Erschreckend schwach war in diesem Jahr 2019 das Theatertreffen. Nur zwei Inszenierungen konnten überzeugen: Christopher Rüpings Dionysos Stadt, ein zehnstündiger Marathon, ein Gemeinschaftserlebnis, bei dem antike Mythen durch den Fleischwolf gedreht werden, Theater-, Soap-TV- und Kleinkunstgenre wild durcheinander gemixt werden und Nils Kahnwald als charmanter Conferencier die Übersicht behält. Diese Inszenierung hat 2019 so ziemlich alle Preise im deutschen Sprachraum abgeräumt, kam aber im großen Saal des Berliner Festspielhauses nicht so gut zur Geltung wie in der intimeren Atmosphäre der Kammer 1 an der Münchner Maximilianstraße. Ein weiterer tt-Stammgast ist Ulrich Rasche, dessen marschierende, brüllende Chöre perfekt zu Agota Kristofs düsterem Das große Heft passten. Das Rezept dieser Maschinerie ist nach mehreren Variationen bekannt, aber sie ist exzellent geölt und immer noch ein eindrucksvolles Erlebnis. Als Nachwuchs-Darsteller des Festivals wurde Johannes Nussbaum ausgezeichnet, der anschließend aus Dresden nach München wechselte.

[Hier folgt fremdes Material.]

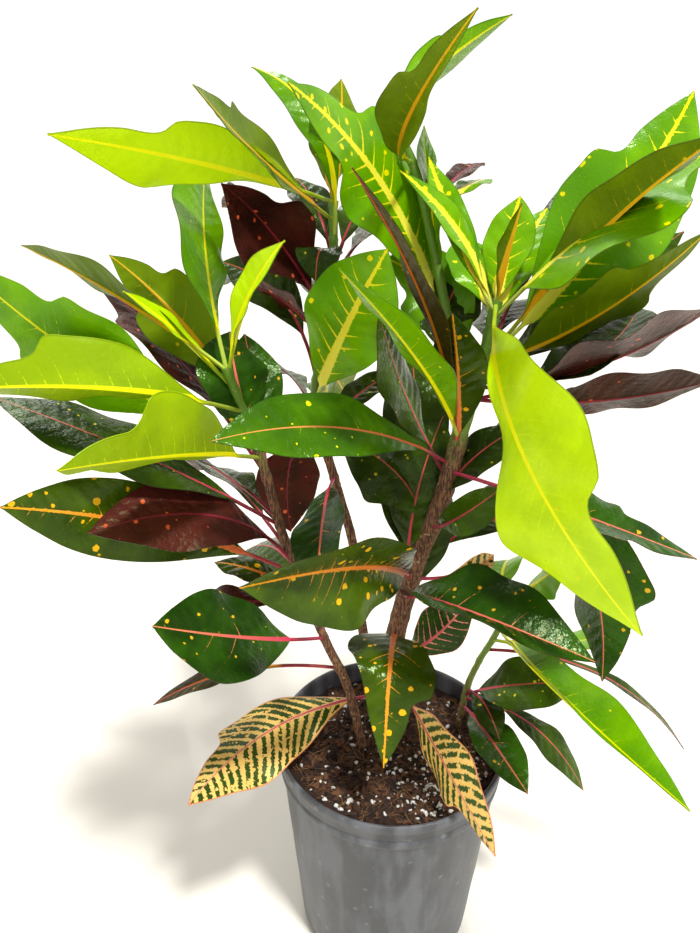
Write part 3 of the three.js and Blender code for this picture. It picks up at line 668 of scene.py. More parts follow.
MAROON_BACK = LeafSkin(
    "maroon_leaf_back", "#50201a", "#301410", "#a02840", "#7c2430", "#542c20", "#8c2c40", "#3c1c14",
    vein_half=0.25, vein_shown=0.4, vein_reach=0.8, spot="#d85c30", spot_share=0.65,
    spot_radius=1.6, gloss=0.3, wax=0.16, grain=0.2, grain_size=0.8, quilt=0.3,
)
BROWN_BACK = LeafSkin(
    "brown_leaf_back", "#4a3c0c", "#36280e", "#d8901c", "#c83c24", "#8a6414", "#8c3038", "#3c2c10",
    vein_half=0.35, vein_shown=0.3, vein_reach=0.7, spot="#b8881c", spot_share=0.2, gloss=0.38,
    wax=0.18, grain=0.14, quilt=0.3,
)
FEATHER_FACE = LeafSkin(
    "pink_feathered_cuticle", "#22400a", "#183010", "#c84058", "#d87868", "#e08878", "#b03450",
    "#c86860", vein_half=0.9, vein_half_tip=0.7, vein_shown=0.95, vein_reach=1.2, vein_gap=6.0,
    ragged=0.4, gloss=0.3,
)
STRIPED_FACE = LeafSkin(
    "striped_cuticle", "#37501a", "#22380c", "#cc4664", "#e48c78", "#f0c66c", "#c03a5c", "#dd6a5a",
    vein_half=1.6, vein_half_tip=2.3, vein_varies=0.25, vein_reach=6.0, vein_gap=7.4, ragged=0.9,
    breaks=1.0, halo=1.0, margin=1.6, rim_width=0.5, gloss=0.32, grain=0.14,
)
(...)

Einen Eklat gab es bereits kurz vor dem Festival-Auftakt: Ersan Mondtags atmosphärisch dichtes Schauer-Stück Das Internat konnte nicht gezeigt weren. Im Netz kursierten Spekulationen und Schuldzuweisungen, woran das Dortmunder tt-Gastspiel scheiterte.

Ansonsten dominierten Langeweile und Tristesse das Theatertreffen: schon der Auftakt mit der Hotel Strindberg-Überschreibung von Simon Stone war ein Flop. In banalem Soap-Stil schleppten sich die mehr als vier Stunden dahin, einziger Lichtblick war ein zehnminütiger Slapstick der Burgtheater-Stars Caroline Peters und Martin Wuttke. Das Publikum musste außerdem eine langatmige Adaption des Wälzers Unendlicher Spaß, die sich in einer Nummernrevue erschöpfte, mit Erniedrigte und Beleidigte eine der üblichen, assoziativ vor sich hinwuchernden Quältheater-Kopfgeburten von Sebastian Hartmann, eine sperrige Adaption des Ingmar Bergman-Klassikers Persona, mit Oratorium eine schwächere Arbeit des She She Pop-Kollektivs, eine weitere Nebelmaschinen-Produktion von Thom Luz und die Flachwitz-Molière-Überschreibung Tartuffe oder Das Schwein der Weisen von Claudia Bauer aus Basel über sich ergehen lassen.

Wird sich das Theatertreffen von diesem Niveau-Tiefpunkt erholen? Im nächsten Jahr wird sicher einiges anders, allein schon wegen der umstrittenen Jury-Entscheidung, dass bei der Auswahl der Regisseur*innen eine Quote eingeführt wird.